The core driver is simple economics. The cost of renewable energy has fallen so dramatically that it now outcompetes fossil fuels. The levelized cost of energy, which is the total lifetime cost to build and run a power plant, for new solar and wind projects is now lower than even the most efficient new gas or coal plants. This is a fundamental market reality that is triggering a cascade of consequences.
This price inversion creates what Rifkin terms the "carbon bubble." Think of it like the dot-com bubble or the 2008 housing crisis. There are trillions of dollars invested in fossil fuel reserves, pipelines, and power plants. These are assets on the books of major corporations and investment funds. But if it's cheaper to build new solar farms than to keep running an old coal plant, those assets become liabilities. They become "stranded."

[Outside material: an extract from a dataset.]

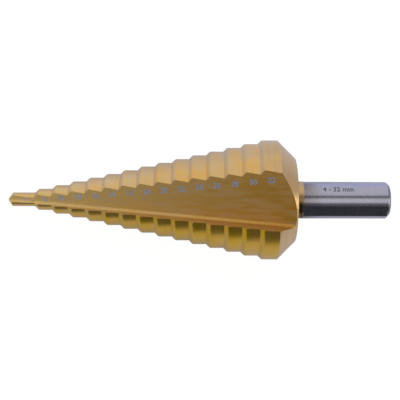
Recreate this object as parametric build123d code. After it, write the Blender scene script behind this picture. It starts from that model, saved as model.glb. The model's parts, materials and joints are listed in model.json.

So what happens next? Financial institutions are starting to wake up to this risk. Mark Carney, the former Governor of the Bank of England, warned that investors face "potentially huge" losses from fossil fuel reserves that will become unburnable. Citigroup projected a staggering $100 trillion in stranded assets if global climate targets are met. As a result, a historic divestment from fossil fuels and reinvestment into green energy is beginning. Over a thousand institutions, including massive global pension funds, have already committed to shifting trillions of dollars. This is about fiduciary duty and avoiding catastrophic financial losses. The stampede away from carbon has already begun.
Module 2: The Architecture of a New Economy
We've covered the why of the transition. Now, let's explore the how. Rifkin argues that great economic transformations in history follow a specific pattern. They happen when three key technologies converge to create a new general-purpose technology platform. This platform changes everything about how we manage, power, and move economic life.
In the 19th century, it was the steam-powered press, coal, and the locomotive on rail lines. That was the First Industrial Revolution. In the 20th century, it was centralized electricity, the telephone and television, and the internal combustion engine on roads. That was the Second Industrial Revolution.
Today, we are in the early stages of the Third Industrial Revolution. A new economic platform is emerging from the convergence of a digital Communication Internet, a renewable Energy Internet, and an automated Mobility and Logistics Internet. These three systems are all being built on top of a fourth platform: the Internet of Things, or IoT. The IoT is a vast network of sensors connecting every device, machine, and natural resource into an intelligent, integrated system.
Here's where it gets really powerful. This new digital infrastructure creates a hyper-efficient economy. Studies suggest that shifting to this IoT platform could boost our aggregate energy efficiency from a peak of around 14% in the last century to as high as 60%. This efficiency drives the marginal cost of producing many goods and services toward zero. The marginal cost is simply the cost of producing one more unit. When that cost approaches zero, it upends traditional business models.
And it doesn't stop there. This hyper-efficient, low-marginal-cost economy gives rise to the Sharing Economy. Think about it. We already share information at near-zero marginal cost on platforms like Wikipedia. With the new infrastructure, we can generate and share our own solar and wind energy across a smart grid. We can share access to autonomous electric vehicles, reducing the need for personal car ownership. This is a core feature of the emerging green economic system, allowing for dramatically reduced resource use and carbon emissions. A younger generation is already living in this hybrid world, sharing freely in digital commons one moment and paying for access to services in new provider-user networks the next.